My darling husband gave me a gorgeous Japanese teaset AND a Hyperbole and a Half 2016 calendar! 😀 Definitely on the shortlist for Husband of the Year. Fluff loves her new Keep Warm and Hug a Pony jumper. She nearly cried when she unwrapped it. Chip has fallen in love with her walking, yapping(?) unicorn (a gift from granny). The girls have spent the afternoon playing charades and are now combining the art of toasting marshmallows over an open fire with watching our special family Christmas movie – Shaun the Sheep. Not a particularly Christmassy movie… unless you count the fact that there were sheep in the Christmas story. Well, there were shepherds. Ultimately it’s a tale of love, redemption and unwavering devotion so perhaps not so un-Christmassy.

Ooh, Fluff just handed me a double toasted marshmallow. Plus, this Shaun the Sheep film is hilarious, so Godspeed, dear friends. Enjoy the rest of the festivities.

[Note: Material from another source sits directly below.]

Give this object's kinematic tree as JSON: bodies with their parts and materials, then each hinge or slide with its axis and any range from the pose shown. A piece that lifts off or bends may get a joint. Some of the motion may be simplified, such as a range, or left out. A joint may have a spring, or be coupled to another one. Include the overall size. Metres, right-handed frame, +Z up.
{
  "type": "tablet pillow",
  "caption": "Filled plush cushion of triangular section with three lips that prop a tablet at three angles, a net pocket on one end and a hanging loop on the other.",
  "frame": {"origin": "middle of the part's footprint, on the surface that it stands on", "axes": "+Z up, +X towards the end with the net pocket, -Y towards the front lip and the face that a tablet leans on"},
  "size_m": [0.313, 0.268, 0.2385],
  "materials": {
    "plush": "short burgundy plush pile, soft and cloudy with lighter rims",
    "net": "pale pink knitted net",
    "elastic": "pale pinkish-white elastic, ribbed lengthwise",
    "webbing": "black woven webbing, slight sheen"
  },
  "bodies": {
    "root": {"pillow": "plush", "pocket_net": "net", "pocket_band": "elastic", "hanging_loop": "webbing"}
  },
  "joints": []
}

And remember: Jesus is the reason for the season 😉

 

Conversations with Chip: Zombies, Spaceships and Doing the Conga

“I had a funny dream last night, Mummy,” Chip said as we made our way to school.

“Oh yes?” I replied.

“Yes. I dreamed that giant zombies came and destroyed Sir William Walters School!”

“Oh dear!” I said and, knowing the way my daughter’s mind works, added, “Was it a nightmare?”

“Not really. I dreamt that I got married to Duncan… Ugh!” She paused, clearly momentarily stunned by the revoltingness of the notion.

“So the giant zombies came and destroyed the school and you got married to Duncan…?”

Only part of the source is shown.